7 deadly interview sins

Having trouble getting job offers? You might be making one of these seven deadly interview sins.

1. Being late. While occasional lateness can often be excused in other situations, it’s often a deal-breaker in a job interview. Hiring managers assume that you’re on your best behavior while interviewing, so if you aren’t on time for the interview, they’ll assume you’ll be unreliable if they hire you. Always allow more time than you’ll need to get to your interview, so that you have a buffer in case something goes wrong.

2. Badmouthing a former employer. As tempting as it might be to explain that you left your last job because your boss was crazy or that your previous company was mismanaged and corrupt, sharing these feelings will reflect badly on you. Rightly or wrongly, the interviewing convention is that you don’t badmouth a previous employer, and hiring managers are looking for evidence that you know what is and isn’t appropriate to say in business situations.

3. Not being prepared with examples that illustrate why you’d excel at the job. If you claim that you excel at strategy or that you’re an innovative genius and then you aren’t able to give specific examples of how you’ve used these skills, interviewers aren’t going to give much credence to your claims. Make sure to come to the interview prepared with specific examples from your past that show how you’ve turned your skills into real accomplishments at work.

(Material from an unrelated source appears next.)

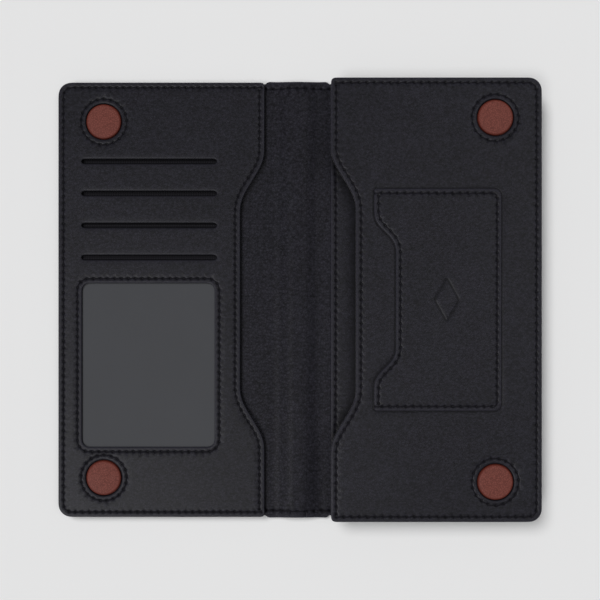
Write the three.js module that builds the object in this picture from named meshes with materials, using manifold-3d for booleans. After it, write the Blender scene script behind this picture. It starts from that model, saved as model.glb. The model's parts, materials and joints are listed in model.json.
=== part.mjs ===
// A leather phone wallet, lying open on its cover: a card leaf on the left, a phone sleeve on the right and
// a soft spine between them. Millimetres, +Z up, +X towards the phone sleeve. The origin lies under the
// middle of the spine, on the face that the open wallet rests on.
import * as THREE from "three";
import { mergeVertices } from "three/addons/utils/BufferGeometryUtils.js";
import Module from "manifold-3d";

const wasm = await Module();
wasm.setup();

// ---------------------------------------------------------------- driving dimensions
const LEAF_EDGE = 100; // outer edge of each leaf, from the middle of the spine
const HEIGHT = 181.8; // along the spine
const CORNER_R = 5.2;
const SQUARE_CORNER_R = 1.5; // corners of the sleeve next to the spine
const LAYER_GAP = 0.05; // between glued or stacked layers

const LEATHER_T = 1; // inner panels
const COVER_T = 1.1;
const LINING_T = 0.4;
const BOARD_T = 0.5;
const BOARD_INSET = 3.5;

// The spine is two halves that meet in a low ridge while the wallet lies open.
const SPINE_HALF = 8.2; // length of one half, from crease to ridge
const RIDGE_RISE = 2.6;
const CREASE_X = Math.sqrt(SPINE_HALF ** 2 - RIDGE_RISE ** 2);
const CREASE_Z = COVER_T + LAYER_GAP + LINING_T; // both creases turn on the face of the lining
const CREASE_STRIP = 2.8; // soft strip beside a crease, free of board
const CREASE_SLOPE = 0.8;

// Both pocket mouths have the same waved edge: distance from the spine's middle, and where the wave turns.
const MOUTH = { outer: 13.8, inner: 24, turnOut: 62, turnIn: 37.5, pull: 8.5 };
const PATCH = {
  left: 31.4,
  right: 83.3,
  halfHeight: 45.3,
  cornerR: 2.9,
  thickness: 0.9,
  wave: { outer: 31.4, inner: 40.3, turnOut: 35.5, turnIn: 20, pull: 7 },
};

// Card leaf.
const NOTE_GAP = 0.4; // the empty note pocket
const BACKING_T = 0.3;
const PLY_T = 0.12; // lining ply behind each card slot
const PLY_GAP = 0.06;
const FILM_T = 0.25;
const RIM_WIDTH = 4.5; // leather turned under round the card panel
const CARD_INSERTION = 82; // how far a card goes into its slot
const SLOT = { centreX: -62.05, length: 56.9, width: 1.7, topY: 57.9, pitch: 13.4, count: 4 };
const PLY_WIDTH = 60;
const PLY_ABOVE_SLOT = 3;
const WINDOW = { left: -90.2, right: -34.6, top: 7, bottom: -61.7, cornerR: 3 };
const FILM_BORDER = 3;

// Phone sleeve.
const PHONE_GAP = 8; // inside height of the sleeve
const SLEEVE_BACK_EDGE = 14.1;
const SLEEVE_LINING_T = 0.35;
const SLEEVE_BOARD_T = 0.8;
const GUSSET = { inset: 0.8, thickness: 1.8 };

// Magnetic closure: a magnet under a leather disc, showing through a round hole in the panel.
const SNAP = { x: 81, y: 74.5, holeR: 7.5, discR: 7.2, flangeR: 9.5, flangeT: 0.75, dome: 0.5, ringR: 9.6 };
const MAGNET = { r: 6, thickness: 1.2, clearance: 0.1 };
const SNAP_BOARD_HOLE_R = 9.8;

// Thread lies in a shallow groove.
const STITCH_MARGIN = 2.1;
const PATCH_STITCH_MARGIN = 1.8;
const WINDOW_STITCH_MARGIN = 1.9;
const THREAD = { width: 0.5, depth: 0.34, proud: 0.03, grooveWidth: 0.6, grooveDepth: 0.4 };

const EMBLEM = { x: 61, halfWidth: 5, halfHeight: 9, line: 0.7, depth: 0.25 };

// ---------------------------------------------------------------- heights of the layers
const BOARD_Z = COVER_T + LAYER_GAP;
const LINING_TOP = BOARD_Z + BOARD_T + LAYER_GAP + LINING_T;

const BACKING_Z = LINING_TOP + NOTE_GAP;
const FIRST_PLY_Z = BACKING_Z + BACKING_T + PLY_GAP;
const FILM_Z = FIRST_PLY_Z + SLOT.count * (PLY_T + PLY_GAP) + PLY_GAP / 2;
const CARD_PANEL_Z = FILM_Z + FILM_T + LAYER_GAP;
const CARD_PANEL_TOP = CARD_PANEL_Z + LEATHER_T;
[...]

4. Telling an off-color joke. Interviewers are scrutinizing you for evidence of what kind of judgment you have. No matter how friendly your interviewer might seem, inappropriate jokes or off-color language have no place in a job interview. You’ll call our judgment into question, and will make your interviewer wonder what you’ll be like when your guard is down after you have the job.

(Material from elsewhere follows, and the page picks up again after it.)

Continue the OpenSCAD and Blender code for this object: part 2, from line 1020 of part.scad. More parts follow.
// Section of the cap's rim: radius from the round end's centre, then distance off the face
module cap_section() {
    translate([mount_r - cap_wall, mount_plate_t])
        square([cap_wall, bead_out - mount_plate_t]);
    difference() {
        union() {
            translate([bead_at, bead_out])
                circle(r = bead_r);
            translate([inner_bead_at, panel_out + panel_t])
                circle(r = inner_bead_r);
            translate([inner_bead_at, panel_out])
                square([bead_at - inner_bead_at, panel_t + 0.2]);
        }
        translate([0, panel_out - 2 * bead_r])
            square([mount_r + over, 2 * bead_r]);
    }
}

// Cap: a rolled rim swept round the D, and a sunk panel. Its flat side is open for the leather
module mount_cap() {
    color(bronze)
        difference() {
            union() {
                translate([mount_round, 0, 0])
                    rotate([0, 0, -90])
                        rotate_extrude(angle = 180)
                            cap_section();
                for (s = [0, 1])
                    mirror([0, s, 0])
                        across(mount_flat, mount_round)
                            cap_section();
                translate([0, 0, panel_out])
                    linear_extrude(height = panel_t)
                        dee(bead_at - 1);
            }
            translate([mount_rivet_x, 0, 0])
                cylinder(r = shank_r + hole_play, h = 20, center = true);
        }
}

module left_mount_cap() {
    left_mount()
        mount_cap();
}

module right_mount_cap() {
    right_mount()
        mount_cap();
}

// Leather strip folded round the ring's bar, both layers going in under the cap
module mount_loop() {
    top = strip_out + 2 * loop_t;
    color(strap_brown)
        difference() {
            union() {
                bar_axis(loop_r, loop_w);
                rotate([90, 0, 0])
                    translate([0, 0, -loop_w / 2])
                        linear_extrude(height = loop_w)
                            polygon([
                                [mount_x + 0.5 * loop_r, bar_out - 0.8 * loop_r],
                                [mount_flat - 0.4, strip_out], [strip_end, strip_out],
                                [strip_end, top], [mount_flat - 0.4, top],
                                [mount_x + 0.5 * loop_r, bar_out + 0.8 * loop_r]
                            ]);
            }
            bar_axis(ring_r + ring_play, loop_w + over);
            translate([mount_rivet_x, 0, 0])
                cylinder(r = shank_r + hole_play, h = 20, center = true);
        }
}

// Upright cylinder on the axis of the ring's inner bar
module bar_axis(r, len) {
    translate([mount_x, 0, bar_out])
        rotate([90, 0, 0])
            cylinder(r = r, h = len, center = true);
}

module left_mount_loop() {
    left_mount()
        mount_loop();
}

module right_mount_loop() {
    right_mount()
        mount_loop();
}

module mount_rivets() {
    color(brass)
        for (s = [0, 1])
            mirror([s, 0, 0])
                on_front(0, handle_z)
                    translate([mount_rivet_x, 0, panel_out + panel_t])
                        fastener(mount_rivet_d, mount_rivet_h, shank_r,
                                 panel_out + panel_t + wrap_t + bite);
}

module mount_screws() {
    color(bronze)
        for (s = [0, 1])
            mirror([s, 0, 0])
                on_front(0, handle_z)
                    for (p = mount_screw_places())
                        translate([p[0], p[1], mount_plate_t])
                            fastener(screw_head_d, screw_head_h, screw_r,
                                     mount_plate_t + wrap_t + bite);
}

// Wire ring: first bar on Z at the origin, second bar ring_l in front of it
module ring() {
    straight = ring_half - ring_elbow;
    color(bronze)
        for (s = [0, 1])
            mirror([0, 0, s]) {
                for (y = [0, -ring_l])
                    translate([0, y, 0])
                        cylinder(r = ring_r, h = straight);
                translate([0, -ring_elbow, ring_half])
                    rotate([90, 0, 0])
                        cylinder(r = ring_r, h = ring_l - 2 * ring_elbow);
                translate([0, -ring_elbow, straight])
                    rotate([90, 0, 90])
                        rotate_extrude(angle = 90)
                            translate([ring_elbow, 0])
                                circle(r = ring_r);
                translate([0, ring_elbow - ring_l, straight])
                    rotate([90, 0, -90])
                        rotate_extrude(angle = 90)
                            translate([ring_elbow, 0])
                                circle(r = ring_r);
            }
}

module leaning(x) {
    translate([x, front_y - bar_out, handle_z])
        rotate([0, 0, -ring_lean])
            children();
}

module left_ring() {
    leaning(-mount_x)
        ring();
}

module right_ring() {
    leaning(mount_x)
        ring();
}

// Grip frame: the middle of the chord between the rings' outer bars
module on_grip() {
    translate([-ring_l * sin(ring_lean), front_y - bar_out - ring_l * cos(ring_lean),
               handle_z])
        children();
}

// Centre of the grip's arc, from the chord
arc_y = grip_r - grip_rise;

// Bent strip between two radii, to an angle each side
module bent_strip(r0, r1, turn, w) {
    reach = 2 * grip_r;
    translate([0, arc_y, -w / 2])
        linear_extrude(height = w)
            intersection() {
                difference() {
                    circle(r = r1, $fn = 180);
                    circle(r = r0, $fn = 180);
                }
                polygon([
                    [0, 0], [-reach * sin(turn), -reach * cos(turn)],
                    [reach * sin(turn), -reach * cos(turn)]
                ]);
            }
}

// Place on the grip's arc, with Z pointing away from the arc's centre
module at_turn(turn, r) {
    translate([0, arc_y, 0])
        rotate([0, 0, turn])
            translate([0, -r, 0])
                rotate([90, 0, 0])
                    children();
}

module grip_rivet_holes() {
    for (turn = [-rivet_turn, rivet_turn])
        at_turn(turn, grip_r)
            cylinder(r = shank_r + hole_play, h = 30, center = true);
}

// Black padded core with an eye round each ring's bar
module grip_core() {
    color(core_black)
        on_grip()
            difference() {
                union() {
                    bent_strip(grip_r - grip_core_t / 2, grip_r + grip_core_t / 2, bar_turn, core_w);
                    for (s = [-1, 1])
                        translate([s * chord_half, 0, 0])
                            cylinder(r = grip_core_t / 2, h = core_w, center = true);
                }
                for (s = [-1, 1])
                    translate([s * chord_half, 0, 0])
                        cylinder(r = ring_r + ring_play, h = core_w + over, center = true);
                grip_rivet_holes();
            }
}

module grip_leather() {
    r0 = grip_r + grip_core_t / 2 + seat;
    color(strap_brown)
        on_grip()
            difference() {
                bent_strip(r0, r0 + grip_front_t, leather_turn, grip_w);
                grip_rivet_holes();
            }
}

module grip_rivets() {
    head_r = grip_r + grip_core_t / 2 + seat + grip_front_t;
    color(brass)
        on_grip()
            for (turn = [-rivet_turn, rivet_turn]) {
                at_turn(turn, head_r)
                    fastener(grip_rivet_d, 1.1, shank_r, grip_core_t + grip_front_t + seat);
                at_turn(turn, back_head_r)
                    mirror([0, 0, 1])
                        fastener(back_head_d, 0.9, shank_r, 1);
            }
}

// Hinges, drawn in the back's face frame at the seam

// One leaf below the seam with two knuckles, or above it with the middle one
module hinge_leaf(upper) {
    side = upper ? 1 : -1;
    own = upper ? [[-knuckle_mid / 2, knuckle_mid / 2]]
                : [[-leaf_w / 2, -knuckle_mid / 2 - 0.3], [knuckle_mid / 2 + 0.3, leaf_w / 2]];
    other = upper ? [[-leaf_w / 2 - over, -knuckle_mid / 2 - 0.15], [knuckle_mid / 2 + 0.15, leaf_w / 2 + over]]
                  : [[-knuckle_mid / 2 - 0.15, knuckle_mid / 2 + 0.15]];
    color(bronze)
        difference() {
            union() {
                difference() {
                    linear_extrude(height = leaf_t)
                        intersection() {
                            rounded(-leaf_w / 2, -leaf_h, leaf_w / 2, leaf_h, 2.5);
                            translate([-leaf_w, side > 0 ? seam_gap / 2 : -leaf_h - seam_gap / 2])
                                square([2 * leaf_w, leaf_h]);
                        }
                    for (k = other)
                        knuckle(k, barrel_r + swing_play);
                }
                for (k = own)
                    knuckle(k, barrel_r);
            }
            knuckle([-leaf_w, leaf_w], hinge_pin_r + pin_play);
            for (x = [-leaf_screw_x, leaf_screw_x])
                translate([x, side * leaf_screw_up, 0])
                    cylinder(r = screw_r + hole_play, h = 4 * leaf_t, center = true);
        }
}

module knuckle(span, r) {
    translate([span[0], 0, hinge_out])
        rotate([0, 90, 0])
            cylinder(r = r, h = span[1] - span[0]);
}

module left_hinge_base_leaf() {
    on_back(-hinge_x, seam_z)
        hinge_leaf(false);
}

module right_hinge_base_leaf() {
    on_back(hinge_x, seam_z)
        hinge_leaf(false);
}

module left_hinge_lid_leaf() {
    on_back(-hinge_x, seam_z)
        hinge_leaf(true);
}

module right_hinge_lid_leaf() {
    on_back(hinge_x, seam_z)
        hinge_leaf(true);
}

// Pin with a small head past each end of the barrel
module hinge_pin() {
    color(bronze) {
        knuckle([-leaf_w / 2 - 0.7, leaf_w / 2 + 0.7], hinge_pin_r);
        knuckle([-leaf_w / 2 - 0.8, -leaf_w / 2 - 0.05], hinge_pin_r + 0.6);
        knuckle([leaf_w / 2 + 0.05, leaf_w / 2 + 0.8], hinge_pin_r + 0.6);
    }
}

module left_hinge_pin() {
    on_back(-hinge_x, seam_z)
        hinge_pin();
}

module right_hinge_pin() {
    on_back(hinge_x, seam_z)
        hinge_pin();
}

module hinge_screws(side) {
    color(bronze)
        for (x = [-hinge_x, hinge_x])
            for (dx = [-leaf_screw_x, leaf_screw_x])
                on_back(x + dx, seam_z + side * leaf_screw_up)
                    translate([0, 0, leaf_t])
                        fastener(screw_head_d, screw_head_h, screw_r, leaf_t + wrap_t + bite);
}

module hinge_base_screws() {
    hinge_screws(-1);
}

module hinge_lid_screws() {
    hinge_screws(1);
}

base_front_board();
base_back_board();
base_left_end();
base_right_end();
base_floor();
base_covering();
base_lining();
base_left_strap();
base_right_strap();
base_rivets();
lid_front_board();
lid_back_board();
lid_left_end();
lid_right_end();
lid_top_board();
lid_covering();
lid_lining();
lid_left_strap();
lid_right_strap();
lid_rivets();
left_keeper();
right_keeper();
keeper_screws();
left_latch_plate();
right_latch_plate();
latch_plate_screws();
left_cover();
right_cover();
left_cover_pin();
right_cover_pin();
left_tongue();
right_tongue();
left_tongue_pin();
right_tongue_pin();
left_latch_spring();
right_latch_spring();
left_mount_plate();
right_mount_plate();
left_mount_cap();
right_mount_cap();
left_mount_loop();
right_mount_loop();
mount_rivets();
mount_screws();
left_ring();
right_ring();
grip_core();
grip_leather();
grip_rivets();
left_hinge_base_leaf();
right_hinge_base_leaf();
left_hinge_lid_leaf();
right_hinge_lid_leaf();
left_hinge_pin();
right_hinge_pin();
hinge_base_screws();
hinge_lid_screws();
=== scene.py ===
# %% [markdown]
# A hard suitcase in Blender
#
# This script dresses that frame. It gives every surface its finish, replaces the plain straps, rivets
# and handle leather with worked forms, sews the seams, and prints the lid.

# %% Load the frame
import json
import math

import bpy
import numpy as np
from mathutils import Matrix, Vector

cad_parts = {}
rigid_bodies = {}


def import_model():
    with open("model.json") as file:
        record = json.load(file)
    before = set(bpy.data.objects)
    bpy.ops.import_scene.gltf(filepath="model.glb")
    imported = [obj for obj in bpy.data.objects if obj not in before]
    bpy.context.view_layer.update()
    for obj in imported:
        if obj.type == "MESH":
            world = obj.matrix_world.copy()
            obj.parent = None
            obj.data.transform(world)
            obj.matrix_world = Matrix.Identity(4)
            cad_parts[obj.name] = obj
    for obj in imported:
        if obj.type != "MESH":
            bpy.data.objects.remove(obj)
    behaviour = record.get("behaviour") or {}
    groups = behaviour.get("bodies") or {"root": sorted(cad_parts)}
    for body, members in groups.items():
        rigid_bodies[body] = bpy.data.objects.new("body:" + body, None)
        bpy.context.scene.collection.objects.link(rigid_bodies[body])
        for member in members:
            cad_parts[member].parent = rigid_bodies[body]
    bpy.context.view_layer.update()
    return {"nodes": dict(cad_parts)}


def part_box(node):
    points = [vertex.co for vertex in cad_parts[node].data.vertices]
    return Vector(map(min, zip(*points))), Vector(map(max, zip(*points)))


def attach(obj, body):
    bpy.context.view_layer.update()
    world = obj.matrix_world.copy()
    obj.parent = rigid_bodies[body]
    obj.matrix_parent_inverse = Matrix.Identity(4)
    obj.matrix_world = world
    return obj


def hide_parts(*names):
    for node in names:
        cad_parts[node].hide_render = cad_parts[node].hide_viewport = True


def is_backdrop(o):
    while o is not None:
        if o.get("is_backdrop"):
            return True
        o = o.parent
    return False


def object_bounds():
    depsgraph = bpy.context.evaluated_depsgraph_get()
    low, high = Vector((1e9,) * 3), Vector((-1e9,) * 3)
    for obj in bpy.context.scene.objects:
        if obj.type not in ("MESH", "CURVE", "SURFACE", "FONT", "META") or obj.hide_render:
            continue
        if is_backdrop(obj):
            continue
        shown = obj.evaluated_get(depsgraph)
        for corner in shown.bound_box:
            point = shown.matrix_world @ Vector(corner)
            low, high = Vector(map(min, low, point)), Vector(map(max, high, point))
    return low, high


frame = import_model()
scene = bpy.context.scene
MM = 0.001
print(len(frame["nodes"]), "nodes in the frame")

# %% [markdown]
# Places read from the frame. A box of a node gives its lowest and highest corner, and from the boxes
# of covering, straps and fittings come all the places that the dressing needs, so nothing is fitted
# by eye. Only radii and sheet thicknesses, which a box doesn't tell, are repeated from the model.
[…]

5. Not asking any questions. You might be spending eight hours a day in this job, at this company, with this manager, and there’s nothing you’re wondering about? Interviewers want to know that you’re interested in the details of the job, the department in which you’ll be working, the supervisor’s management style, and the culture of the organization. Otherwise, you’re signaling that you’re either not that interested or that you just haven’t thought much about it. So come prepared with thoughtful, intelligent questions about the work you’d be doing.

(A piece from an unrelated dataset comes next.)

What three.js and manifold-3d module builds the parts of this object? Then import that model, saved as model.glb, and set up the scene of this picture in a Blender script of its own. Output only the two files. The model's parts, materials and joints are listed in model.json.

6. Sounding bitter. Job-searching is tough, and it’s easy to feel discouraged. But if you sound even the tiniest bit bitter or negative about your job search or a previous employer, you’ll turn off potential employers and almost guarantee that you won’t get offers. No one wants to hire someone who seems angry or resentful.

7. Not being likeable. Interviewers are human and want to work with people who are pleasant to be around. If you’re unfriendly, arrogant, or rude, it won’t matter how qualified you are; interviewers won’t want to hire you. So be friendly and open, and show genuine interest in the people you’re talking with.  Don’t feel you have to hide your personality, or be so formal that you become stiff or impersonal.

I originally published this at U.S. News & World Report.

{ 28 comments… read them below }

  1. Elizabeth West*

    Great advice. I’m sure I’ve made all of these mistakes at one time or another. I’m more likely to if I’m not well-rested before I have an interview. So get enough sleep before the big day, people.

      1. AD*

        It was on-campus interviewing, so back-to-back-to-back all morning. I let my 10am interview go, and then had to use the ladies’ room, which took me past where my 11am was waiting. I said something like “Good morning, I’ll be with you in just a minute”, and he looked at his watch and said “It’s already after eleven”. I repeated that I’d be with him in a minute.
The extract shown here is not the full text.